Monday, November 19, 2007

Turkey with Sage Orange Butter

Brining the Turkey

Start the night before you plan on cooking the turkey, this is a 10-12 hour process.

This is the turkey before being basted one last time to remove the sage and lifted out. It fell apart as it was lifted out of the roaster, so this was the best picture I had. It is seriously the best turkey I've ever tasted. I've tried several recipes before settling on this as my preferred recipe.


You need:

Large pot or medium cooler
Large plastic bag
1-1/2 cups kosher salt
1 1/2 cup Orange Juice
Cold water
1 Tbs. cracked black pepper
4 dried bay leaves
Sprigs of Sage and Rosemary


Remove giblets and neck from the cavity (place in plastic bag in 1/2 cup orange juice in the fridge)
Pick a pot or cooler that will hold the turkey, but allow for approx 1-1 1/2 gallons of water to submerge it in as well.
Line pot or cooler with the plastic bag.
Place turkey in pot/cooler, and fill with enough cold water to submerge with 1" of water above the turkey.
Add remaining ingredients and stir until salt is dissolved.
Place turkey back in pot/cooler and pull plastic up and around turkey.

Sage Orange Butter


1/2 cup unsalted butter, softened
2 cups orange juice, room temperature
Zest of an orange
1/2 cup fresh thyme
1/2 cup sage


Beat all ingredients together, the orange juice will not incorporate fully.

Cooking the Turkey


Brined Turkey
Sage Orange Butter
Stuffing, if applicable
2 cups of chicken broth

Preheat oven to 350
Pull turkey out of the brine solution, rinse thoroughly and pat dry.
Place turkey in roasting pan
Tuck the wings under the bird and tie the legs together with twine.
Stuff the turkey if you are going to.
Coat turkey with Sage Orange Butter, get all the crevices and under the skin if you can.
Pour remaining Orange Juice over the turkey slowly (you don't want to lose all the Sage Butter off the turkey)
Pour bag with giblets and neck into the bottom of the roasting pan
Pour chicken broth in bottom of roasting pan

This recipe requires basting.
Cook for the first hour without opening the oven door, then baste every 30 minutes after that. If the turkey is browning too quickly, loosely tent with aluminum foil.

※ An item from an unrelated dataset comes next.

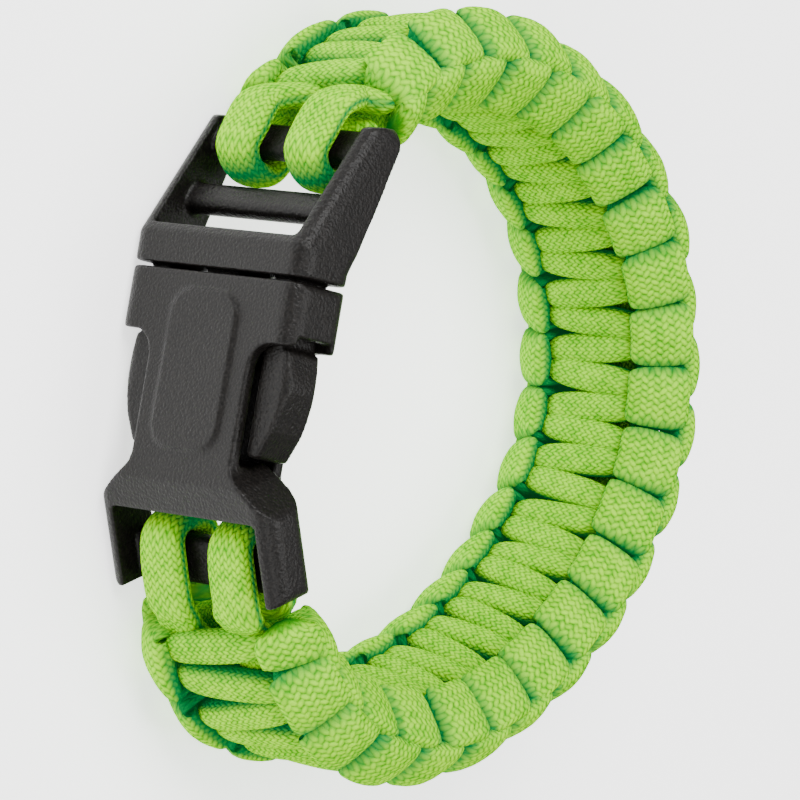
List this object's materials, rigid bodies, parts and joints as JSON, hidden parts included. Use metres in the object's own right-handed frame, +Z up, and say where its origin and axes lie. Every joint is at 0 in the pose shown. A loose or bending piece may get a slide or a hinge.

Cooking Times, from the USDA website:

Timetables for Turkey Roasting
(325 °F oven temperature)

Use the timetables below to determine how long to cook your turkey. These times are approximate. Always use a food thermometer to check the internal temperature of your turkey and stuffing.

4 to 8 pounds (breast)1½ to 3¼ hours
8 to 12 pounds 2¾ to 3 hours
12 to 14 pounds 3 to 3¾ hours
14 to 18 pounds 3¾ to 4¼ hours
18 to 20 pounds 4¼ to 4½ hours
20 to 24 pounds 4½ to 5 hours
4 to 6 pounds (breast) Not usually applicable
6 to 8 pounds (breast) 2½ to 3½ hours
8 to 12 pounds 3 to 3½ hours
12 to 14 pounds 3½ to 4 hours
14 to 18 pounds 4 to 4¼ hours
18 to 20 pounds 4¼ to 4¾ hours
20 to 24 pounds 4¾ to 5¼ hours

It is safe to cook a turkey from the frozen state. The cooking time will take at least 50 percent longer than recommended for a fully thawed turkey. Remember to remove the giblet packages during the cooking time. Remove carefully with tongs or a fork.


The turkey is done when a meat thermometer inserted into the thigh (don't touch the bone) reads 180 F and the stuffing reads 165 F. The juice from the thigh should be clear when pierced with a fork and the drumstick and wings could just about fall off the bird when moved a bit.


Monique said...

Did I miss it (it is 8 30am), but I don't see how long to brine the turkey. You stated it is a 10-12 hour process, so I am assuming you mean to brine it for 5-6 hours or so. Is that right ?

Barbara said...

Sorry I didn't see this until now, I put my turkey in brine the evening before I'm going to cook it, assuming I am starting cooking between 6-8am. If you are cooking it in the evening, put it in around 6am (it won't brine as long, but it will still be good)

I need to change this blog to alert to my gmail account.